Bakın, Aile Hekimleri Dernekleri Federasyonu bir açıklama yapıyor, diyor ki: "Aile hekimi maaşları en az yoksulluk sınırının üstüne çıkarılmalıdır." Ne kadar ayıp ya! Yoksulluk sınırı altında doktor maaş alıyorsa bu ülkede, işte, felaketin habercisi bu. "Tüm aile sağlık merkezi binaları kamu tarafından inşa edilmeli ve aynı standartlarda donanımı kamu tarafından sağlanmalı." Ne var bunda, yapsanız ne olur, kıyamet mi kopar? "Bütün giderler Sağlık Bakanlığınca karşılanmalı. Bütün çalışanların sözleşmeleri iptal edilip kadrolu doktor, hemşire, ebe hâline getirilmeli." Niye bunu yapmıyorsunuz, niye ayrım yapıyorsunuz? "Anayasal haklarını kullanarak demokratik hak arayışına giren hekimlere yasal olmayan disiplin cezaları veriliyor, bu cezalar mahkemeden geri dönüyor, sonuçta ise hem hekimler hem de devletimiz zarara uğruyor. Bu nedenle Aile Hekimliği Ceza Yönetmeliği geri çekilmelidir. Ne hekimlerimize ne de devletimize zarar gelmesini biz doğru bulmuyoruz."
Değerli milletvekilleri, sağlık sisteminin sağlığı bozuk, hekimler mutsuz ve umutsuz, sağlıktaki dönüşüm sağlıkta çöküşe döndü. En temel anayasal hakların bile düzenlenmediği 5258 sayılı Aile Hekimliği Kanunu liyakatten yoksun bir sağlık idaresinin emaresi olarak kalacak. Koruyucu hekimlik hizmeti veren, aile hekimlerini sadece işletmeci olarak gören, sözleşme ve ödeme yönetmeliğini bir ceza yönetmeliği hâline getiren bürokratik kararlar tüm aile hekimlerini istifanın eşiğine getirmiştir. Unutulmamalıdır ki bu ülkede hekim sorunu yoktur, bu ülkede hekimlerin sorunlarını anlamayan, liyakatsiz, rantçı bir iktidar, yönetim anlayışı vardır.
Değerli milletvekilleri, görüşmekte olduğumuz kanun teklifinde sadece aile hekimleri yok sayılmamış, aynı zamanda kurum hekimleri de yok sayılmış. Üniversite hastaneleri ile Sağlık Bakanlığı haricindeki kamu kurum ve kuruluşlarında, KİT'lerde, mahallî idarelerde, medikolarda fiilen çalışan ve döner sermaye ek ödemesi almayan, sözleşmeli statüde olanlar dâhil olmak üzere maalesef tabip ve diş tabipleri bu haklardan yararlanamıyor.

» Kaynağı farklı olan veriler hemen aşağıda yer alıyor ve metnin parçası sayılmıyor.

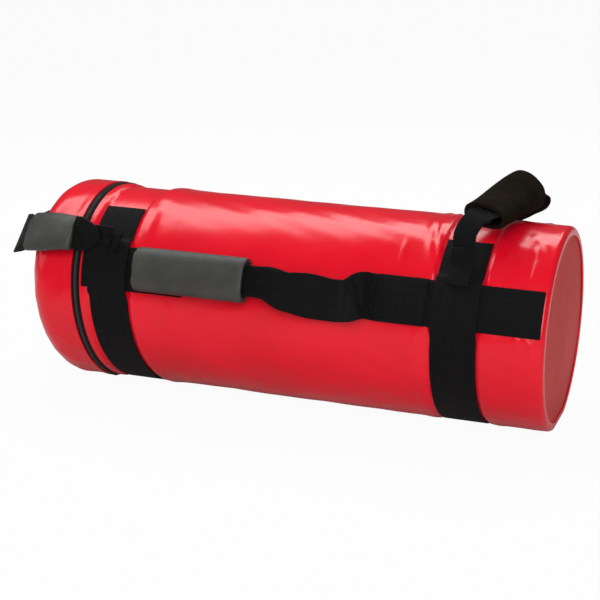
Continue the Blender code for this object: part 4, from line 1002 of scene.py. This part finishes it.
def makeSideLoop():
    settings = sideLoop
    left, right, steps = settings["left"], settings["right"], settings["steps"]
    share = np.arange(steps + 1) / steps
    length = right - left
    x = left + length * share
    sewn = 3.0 * bag["gap"] + 2.0 * bag["webThick"]
    lift = np.maximum(settings["lift"] * tableValue(settings["rise"], share), sewn - bag["webThick"] / 2.0)
    points = skinPoint(x, bag["sideAngle"] + tableValue(settings["sag"], share), bagRadius(x) + lift)
    turn = math.radians(bag["sideAngle"])
    down = np.array([0.0, -math.cos(turn), -math.sin(turn)])
    frames = pathFrames(points, np.tile(down, (len(x), 1)))
    sleeveEnd = (settings["sleeveStart"] + settings["sleeveLength"] - left) / length
    width = easeTo(settings["gathered"], bag["webWidth"], share, sleeveEnd, sleeveEnd + settings["widenOver"])
    bent = softStep(share, *settings["bendIn"]) * (1.0 - softStep(share, *settings["bendOut"]))
    width = width - settings["bendBy"] * bent
    thick = np.full(len(x), bag["webThick"])
    fading = 1.0 - softStep(share, sleeveEnd, sleeveEnd + settings["pleatOver"])
    pleat = settings["pleat"] * fading * softStep(share, *settings["pleatFrom"])
    cut = (settings["split"] - left) / length
    leftBlend = [left + offset for offset in settings["leftBlend"]]
    rightBlend = [right - settings["rightStill"], settings["rightLifted"]]
    for name, start, stop, nodes, places in (("sideLoopLeft", 0.0, cut, [], leftBlend),
                                             ("sideLoopRight", cut, 1.0, ["side_handle"], rightBlend)):
        widths, thicks, pleats = stretch((width, thick, pleat), start, stop)
        piece = bandPiece(name, stretch(frames, start, stop), widths, thicks, length * (stop - start), pleats)
        blendFrom, blendTo = [(place, 0.0, settings["blendHeight"]) for place in places]
        finish(piece, blackWebbing, None, nodes,
               blend=("bag", "side_webbing", blendFrom, blendTo))
    rings = settings["sleeveRings"]
    tubeX = settings["sleeveStart"] + settings["sleeveLength"] * np.linspace(0.0, 1.0, rings)
    radius = np.full(rings, float(bagRadius(0.0)) + settings["lift"])
    tube = skinPoint(tubeX, np.full(rings, bag["sideAngle"]), radius)
    grip = sleevePiece("sideGrip", pathFrames(tube, np.tile(down, (rings, 1))), **settings["foam"])
    finish(grip, greyFoam, "side_sleeve", ["side_grip"])


makeSideLoop()
print("side handle ready")

for node in ("zip_stop", "zip_slider", "zip_pull"):
    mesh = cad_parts[node].data
    mesh.materials.clear()
    mesh.materials.append(castMetal)


stage = {
    "floorHalf": 16.0, "floorHeight": -0.0006, "floorColor": (0.62, 0.60, 0.60, 1.0), "whiteShare": 0.95,
    "world": 0.30, "glossDim": 0.20,  # the world's light, and how much less of it gloss shows
    "white": (1.0, 1.0, 1.0, 1.0),
}


def mixShaders(nodes, links, share, first, second, outputKind):
    mixed = nodes.new("ShaderNodeMixShader")
    for i, socket in enumerate((share, first.outputs[0], second.outputs[0])):
        links.new(socket, mixed.inputs[i])
    links.new(mixed.outputs[0], nodes.new(outputKind).inputs["Surface"])


bpy.ops.object.select_all(action="DESELECT")
bpy.ops.mesh.primitive_plane_add(size=2.0 * stage["floorHalf"], location=(0.0, 0.0, stage["floorHeight"]))
floor = bpy.context.object
floor.name = "floor"
floorMaterial = bpy.data.materials.new("floorMaterial")
floorMaterial.use_nodes = True
nodes, links = floorMaterial.node_tree.nodes, floorMaterial.node_tree.links
nodes.clear()
diffuse = addNode(nodes, links, "ShaderNodeBsdfDiffuse", {"Color": stage["floorColor"]})
glow = addNode(nodes, links, "ShaderNodeEmission", {"Color": stage["white"], "Strength": 1.0})
rays = nodes.new("ShaderNodeLightPath")
share = mathNode(nodes, links, "MULTIPLY", rays.outputs["Is Camera Ray"], stage["whiteShare"])
mixShaders(nodes, links, share, diffuse, glow, "ShaderNodeOutputMaterial")
floor.data.materials.append(floorMaterial)

world = bpy.data.worlds.new("studio")
bpy.context.scene.world = world
world.use_nodes = True
nodes, links = world.node_tree.nodes, world.node_tree.links
nodes.clear()
rays = nodes.new("ShaderNodeLightPath")
soft = mathNode(nodes, links, "MULTIPLY", rays.outputs["Is Glossy Ray"], -stage["glossDim"])
strength = mathNode(nodes, links, "ADD", soft, stage["world"])
dim = addNode(nodes, links, "ShaderNodeBackground", {"Color": stage["white"]}, {"Strength": strength})
white = addNode(nodes, links, "ShaderNodeBackground", {"Color": stage["white"], "Strength": 1.0})
mixShaders(nodes, links, rays.outputs["Is Camera Ray"], dim, white, "ShaderNodeOutputWorld")

lamps = [
    # name, place, aim, width, height, power, color
    ("window", (-0.75, 0.80, 2.00), (0.0, 0.0, 0.15), 3.6, 0.85, 50.0, (1.0, 0.99, 0.99)),
    ("front", (0.9, -2.2, 1.3), (0.0, 0.0, 0.1), 2.2, 1.6, 56.0, (1.0, 0.98, 0.97)),
    ("leftFill", (-2.2, -0.8, 0.9), (-0.1, 0.0, 0.1), 1.4, 1.2, 5.0, (1.0, 1.0, 1.0)),
]
for name, place, aim, wide, tall, power, color in lamps:
    lamp = bpy.data.lights.new(name, "AREA")
    lamp.shape = "RECTANGLE"
    lamp.size, lamp.size_y, lamp.energy, lamp.color = wide, tall, power, color
    obj = bpy.data.objects.new(name, lamp)
    bpy.context.scene.collection.objects.link(obj)
    obj.location = place
    obj.rotation_euler = (Vector(aim) - Vector(place)).to_track_quat("-Z", "Y").to_euler()

view = {"place": (0.52463, -1.36458, 0.54689), "direction": (-0.36062, 0.88801, -0.28530), "lens": 78.0,
        "sensor": 36.0, "nearest": 0.01}
camera = bpy.data.objects.new("camera", bpy.data.cameras.new("camera"))
bpy.context.scene.collection.objects.link(camera)
camera.location = view["place"]
camera.rotation_euler = Vector(view["direction"]).to_track_quat("-Z", "Y").to_euler()
camera.data.sensor_width = view["sensor"]
camera.data.lens = view["lens"]
camera.data.clip_start = view["nearest"]
bpy.context.scene.camera = camera
bpy.context.scene.view_settings.view_transform = "Standard"
print("stage ready")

(Mikrofon otomatik cihaz tarafından kapatıldı)
BAŞKAN - Tamamlayalım lütfen.
FAHRETTİN YOKUŞ (Devamla) - Zaman geçirilmeden, geliniz bunları düzeltelim. Daha yasanın süresi var. Niye, Komisyonda karşı çıktıklarınızı burada düzeltsek kıyamet mi kopar? Şu sağlık çalışanlarına adam gibi bir yasal düzenleme getirsek kıyamet mi kopar? Övmeye gelince övüyorsunuz, "Kahramanlarımız." diyorsunuz, "Aman ya Rabb'i, hakkınız ödenmez!" diyorsunuz. Elinizi tutan mı var? Ödeyin kardeşim haklarını ya! Allah aşkına ödeyin! Şu sözleşmeli-sözleşmesiz ayrımına son verin, adaletli bir sistem getirin, ayrım yapmayın; bütün sağlık çalışanlarına adalet ölçüsünde hakkaniyetli ücret verin; atamalarında, tayinlerinde yandaşlıktan vazgeçin; hakkı, hukuku gözetin. Ne olur, kıyamet mi kopar? Ama hayır, ayrımcılık ruhunuza işlemiş, burada da devam ediyorsunuz.